Flatbed towing is not just for severe breakdowns
Some drivers assume flatbed towing is only for serious wrecks or high-end vehicles. That is not really how it works. Plenty of routine tows are better on a flatbed, including short-distance city transport to a repair shop, dealership, or home.
If your vehicle has a tire issue, steering problem, suspension issue, dead battery combined with another fault, or anything that makes driving unsafe, flatbed towing is often the more practical option. It is not about overdoing the response.
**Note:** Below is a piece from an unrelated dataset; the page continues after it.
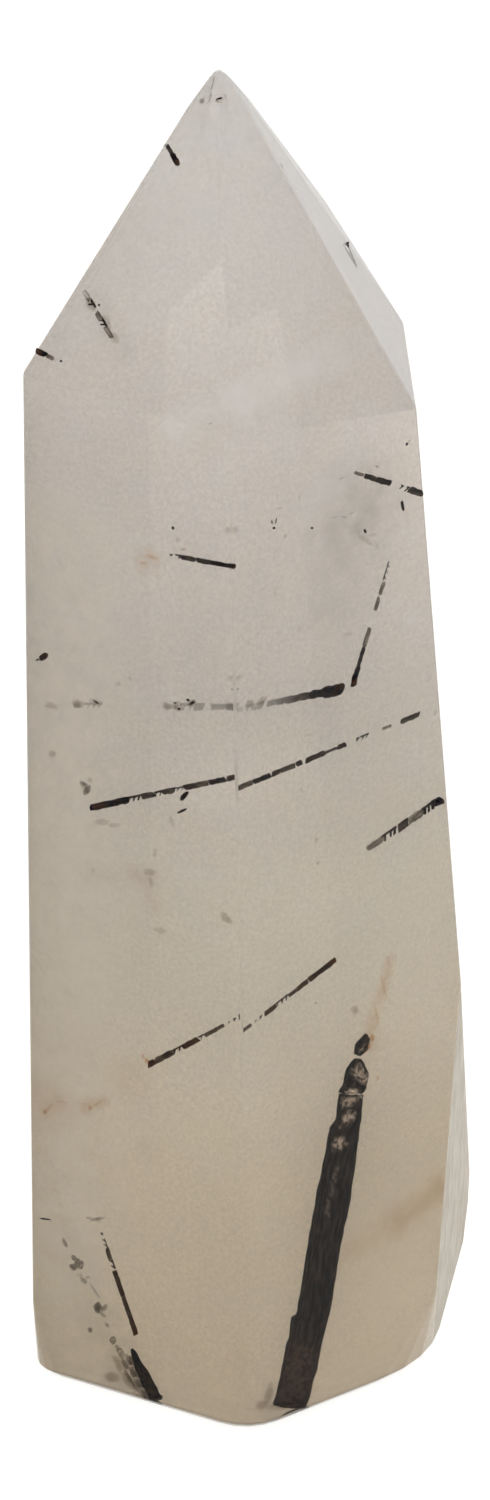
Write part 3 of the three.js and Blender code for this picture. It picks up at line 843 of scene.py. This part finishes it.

It is about using the method that protects the vehicle while getting it off the road and where it needs to go.
Tulsa Towing, powered by Neptune Towing, focuses on that kind of straightforward service – dispatch the truck, assess the problem, load the vehicle properly, and move it safely without adding confusion or unnecessary steps.
How to know what to ask when you call
If you need a tow, keep the call simple and focus on what affects the job. Tell them the vehicle type, the exact location, whether the car starts, whether it rolls, and whether there is damage. Mention if it is an EV, a truck, or a low-clearance car. If you are in a parking garage, on a highway shoulder, or in a tight spot, say that too.
Those details help the towing company send the right truck and prepare for the right loading approach. It also saves time once the operator arrives.
A good flatbed tow is usually not dramatic. It is careful, controlled, and uneventful. That is the whole point. When your vehicle is already having a bad day, the towing part should be the part that goes smoothly.
If you are stuck and the vehicle is not safe to drive, the smartest next step is often the simplest one – get it loaded the right way and moved without adding more damage to the problem.